Time is an essential element in drawing my knowledge and perspectives. I consider having a chronological calendar age, a sports age, an educational and work age, and an age as a feminist scholar.

My sports age started 25-years ago when I began boxing. Suddenly, I was in a fascinating world where I could challenge myself in many ways. I develop my boxing skills and constantly measure the improvement with someone else. There is something extraordinary in individual, full-contact sport in which you and only you are responsible for the outcome. For me, boxing is primarily about developing multiple skills simultaneously, which is a perfect way to concentrate and focus on the ongoing moment. Being in a ring and responsible for your safety does not allow you to think of something else. The mind is focused only on a three-minute round at once.

I have been a coach for 20-years in the sports age. Even though my competition career was short, I continued to practice my sport-specific skills. My athletic and coaching experiences have been neglected until recently. I have followed the traditional way in combat sports, where the motivation to be a coach is related to staying in the sport. Coaching in combat sports involves daily thoughts about improving techniques, pedagogic ideas on making more reasonable training sessions, and personal exercises to test how relevant and effective various techniques and tactics are.

My educational age within sports began in 2010 when I accomplished further education in coaching and two degrees in applied sciences of social pedagogy. Together with other pedagogical degrees, I have developed a work-life identity as a coach developer. During the 15 years, I have worked in multiple sports associations in Finland, focused on building environments where people can learn from others and construct communities built with trust and drive to achieve everyone’s potential. My role as a coach developer has developed my knowledge and competence as a coach, too.

Although I have been interested in improving equity for decades, my feminist age is only four years—a short time compared to my adult life in sports. Suddenly, time as a structure changed from familiar and safe to uncertain and unpredictable. While becoming a feminist scholar, time changed irreversibly, like an arrow moving in one direction, forcing me to scrutinise multiple sports experiences relative to one another. I begin to scrutinise the significance of specific dates and eras, providing a sense of continuity and context across generations.

Foundational time and gendered sports structure

In sports, time is imagined as a straight line from the past − it has a long-lasting and ever-present history of relating to gendered traditions. At the beginning of the 1900s, competition sports were implemented in the one-sex category. Gradually, more women participated in sports, leading to arranged competitions in women’s and men’s categories. (Hargreaves, 1994.) Since then, sports have been considered a gendered, binary activity (Larsson & Auran, 2023). Scholars have suggested that gender inequality in sports appears demoralising and impossible to change because culture reproduces gendered models (Soler et al., 2022). Additionally, efforts to promote equal opportunities have had limited success in changing decision-making in sports organisations. As the majority, men can reinforce ideologies, structures, and practices that allow them to maintain their status and privilege in sports (Cunningham & Ahn, 2019).

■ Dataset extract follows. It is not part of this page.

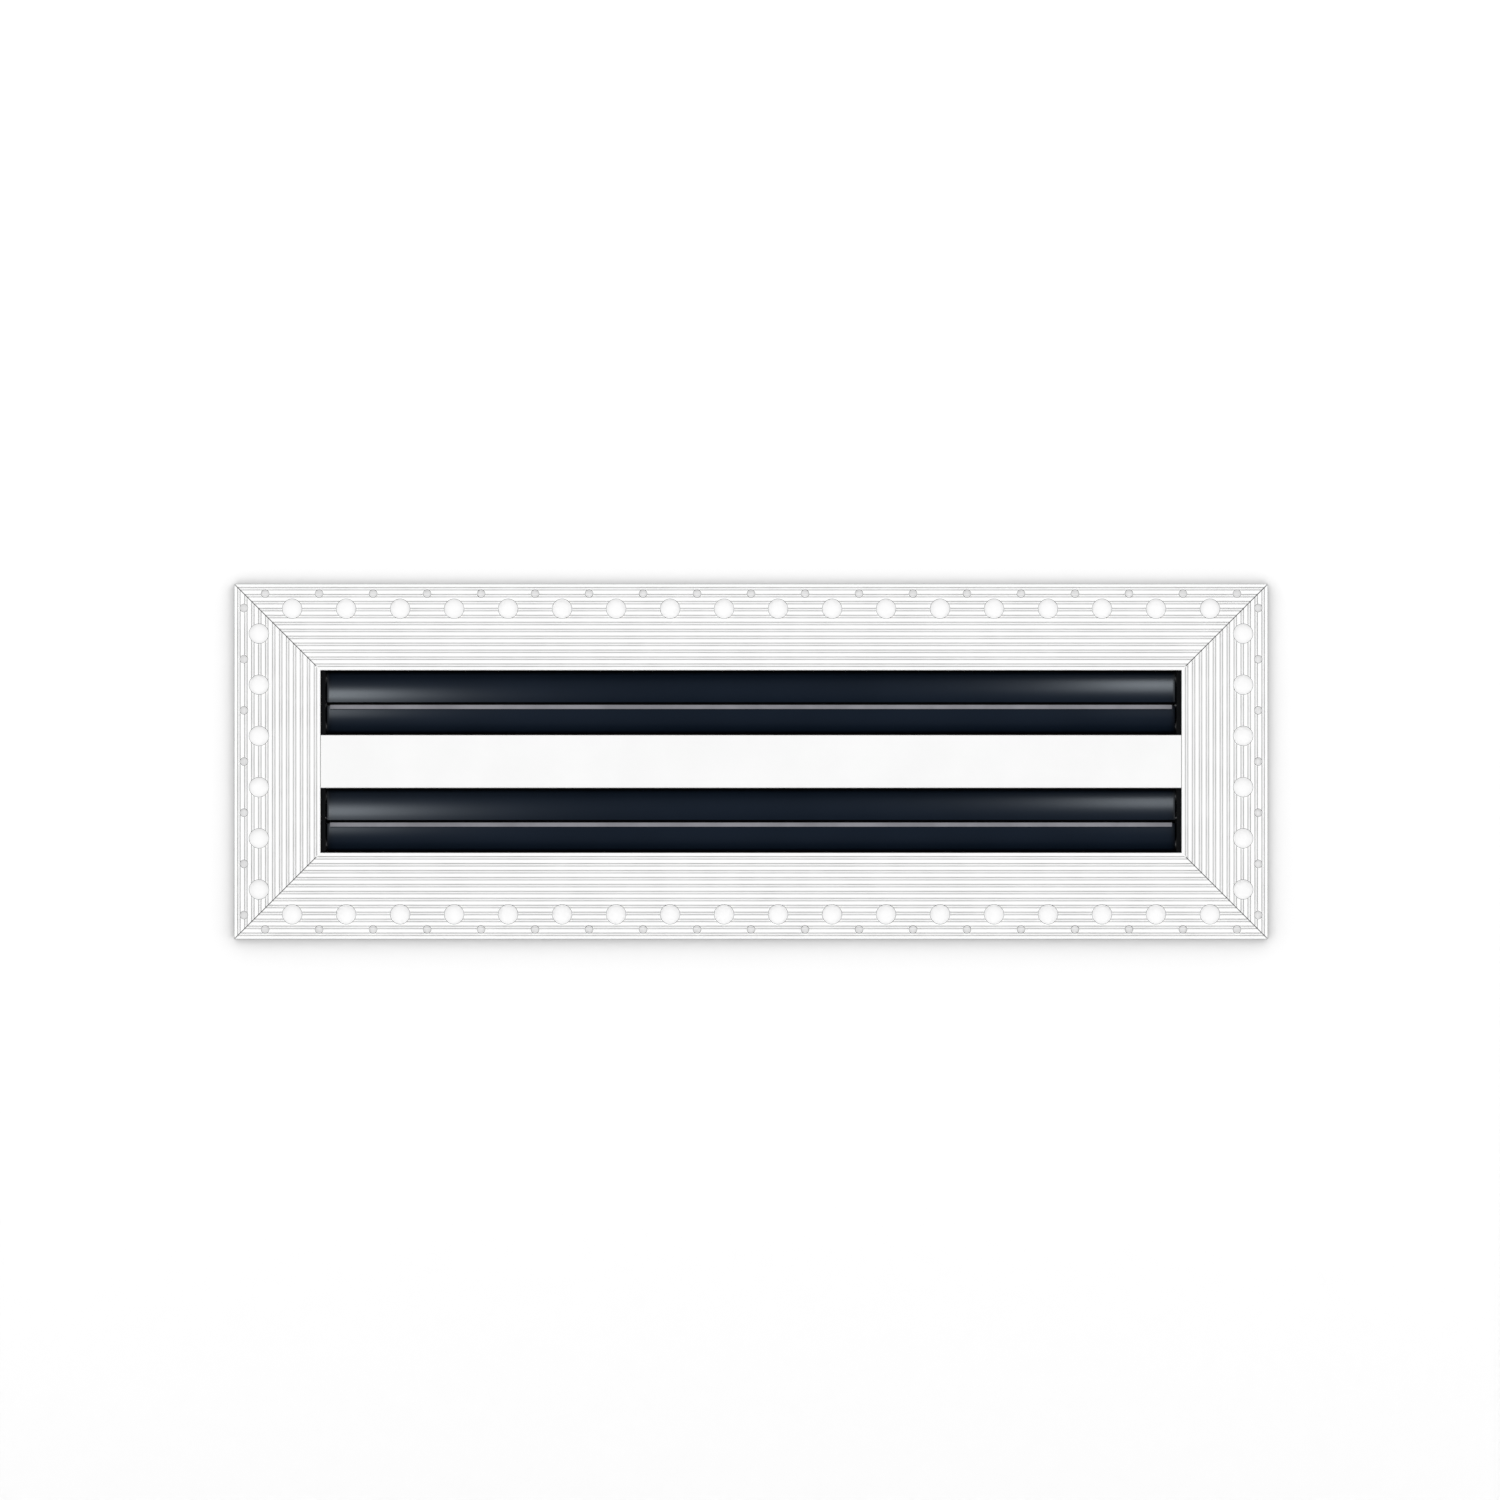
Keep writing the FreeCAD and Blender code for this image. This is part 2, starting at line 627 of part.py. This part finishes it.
def make_blades():
    """Writes the four blades and what goes with each: its pins, wall seal, and baffle or strip."""
    slots = ("upper_slot", "upper_slot", "lower_slot", "lower_slot")
    for slot, (z, side) in zip(slots, pivots()):
        place = "top" if side > 0 else "bottom"
        name = f"{slot}_{place}"
        if side > 0:
            blade = blade_from_pivot(TOP_BLADE_REACH)
            baffle = baffle_from_pivot(TOP_BLADE_REACH)
            save(f"{name}_baffle_strip", at_pivot(baffle, z, side))
        else:
            blade = blade_from_pivot(BOTTOM_BLADE_REACH - STRIP_CAP)
            strip = strip_from_pivot(BOTTOM_BLADE_REACH)
            save(f"{name}_edge_strip", at_pivot(strip, z, side))
        save(f"{name}_blade", at_pivot(blade, z, side))
        save(f"{name}_wall_seal", wall_seal(z, side))
        save(f"{name}_pivot_pins", Part.makeCompound([pin(-1, z), pin(1, z)]))


make_rails()
make_corner_keys()
make_bar_and_ends()
make_bridges()
make_blades()
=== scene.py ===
import math

import bpy
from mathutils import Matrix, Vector


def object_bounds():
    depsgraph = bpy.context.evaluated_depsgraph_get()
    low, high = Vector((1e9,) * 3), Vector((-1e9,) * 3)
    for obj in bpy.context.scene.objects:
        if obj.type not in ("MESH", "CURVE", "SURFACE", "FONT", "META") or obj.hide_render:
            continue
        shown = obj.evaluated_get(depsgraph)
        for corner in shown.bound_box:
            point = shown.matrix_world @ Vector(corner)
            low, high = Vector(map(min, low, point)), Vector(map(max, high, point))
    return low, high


# The looks of a two-slot air grille with a plaster-in flange. Sizes are in metres.
# X runs along the slots, +Y goes into the wall and +Z is up; the visible face looks along -Y.

# The camera, whose picture is square
IMAGE_PIXELS = 1500
METRES_PER_PIXEL = 0.0003908
OBJECT_RIGHT_OF_CENTRE = 0.0004
OBJECT_BELOW_CENTRE = 0.0045
CAMERA_DISTANCE = 1.5

# The stage. The wall stands a little behind the flange's back, so that the flange's shadow on it
# is soft, and the backing shows in the flange's holes. A paint is a share of light thrown back.
WALL_Y = 0.0028
WALL_HALF = 1.6
EDGE_OVERLAP = 0.0001
BACKING_Y = -0.0001
NECK_HALF_LENGTH = 0.17
NECK_HALF_HEIGHT = 0.0374
FLOOR_Z = -0.6
FLOOR_HALF = 0.7
WALL_PAINT = 0.3
BACKING_PAINT = 0.95
SKIRT_PAINT = 0.02
FLOOR_PAINT = 0.9
PAINT_ROUGHNESS = 0.9

# The light from any direction is the level plus the slope along that direction. The camera sees
# an even background instead.
LIGHT_LEVEL = 1.017
LIGHT_SLOPE = (0, -0.346, 0.05)
BACKGROUND_LEVEL = 1.08

# Strip lights that gloss both slots' top or bottom blades on one side. Each has a place, a height
# and a power in watts.
STRIP_LIGHT_WIDTH = 0.032
STRIP_LIGHT_COLOUR = (0.87, 0.94, 1)
BLADE_LIGHTS = {
    ("top", "left"): ((-0.165, -0.255, -0.14), 0.26, 5.2),
    ("bottom", "left"): ((-0.174, -0.25, 0.16), 0.26, 2.2),
    ("top", "right"): ((0.159, -0.25, 0.15), 0.5, 8.2),
    ("bottom", "right"): ((0.16, -0.25, 0.16), 0.26, 0.2),
}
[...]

Although, during the past decades, the number of women and girls participating in sports has increased, coaching remains male-dominated (Kane, 2016). The gendered structures inside sports include beliefs about gender differences and reproduced understandings of a coach’s performance. Gender qualities are assigned inherent belief systems, values, cultural patterns, and collectively shared knowledge structures, maintaining gender stereotypes in sports. The traditional image of a coach is associated with behaviours such as authority, strength, muscularity, and demanding character (Burton & LaVoi, 2016), leading to an image of the coach linked to men and masculinity, both physically and ideologically (Schlesinger et al., 2022). These inherited beliefs, cultural assumptions, and standard practices shape coaches’ expectations, and gendered resemblance creates year after year an environment where coaches are comparable in their knowledge of male attendance (Hovden & Tjønndal, 2022).

A metaphor ‘development path as a coach’ can be used to explain the gendered coaching domain. Previous research indicates that sports club board members prioritise people with a history of being elite athletes when recruiting coaches in high-performance team sports (Blackett, 2021). Champions are highly valued in sports, and organisations believe in the possibility of benefiting from their knowledge. Guidelines have been developed to support career shift development from athlete to coach, retaining talent within coaching staff in national organisations (Chroni et al., 2020). Time connects coaching possibilities through cause and effect, creating a recorded and remembered narrative of ‘ideal’ ways to take responsibility in coaching. A path from athlete to coach is taken for granted, even though former athletic experience does not guarantee coaching success (Ewing, 2019). The respect for champions potentially hinders addressing or critically examining these cultural assumptions of coach competence.

Towards a critical understanding of sports discipline

During my PhD research, I realised how uncritically I had approached the sports discipline before. The newfound critical feminist awareness brought a mix of confusion, shame, frustration, and ignorance. My experience as a woman felt anything but “unique,” shaped instead by entrenched patterns, structures, values, and attitudes that reinforce widely accepted norms of behaviour, emphasising conformity and belonging. My coaching and work as a coach developer unfolded in gendered sports spaces where male dominance prevails, and my perspectives were shaped by socially shared knowledge and hierarchical social interactions that ultimately restrict the production of knowledge.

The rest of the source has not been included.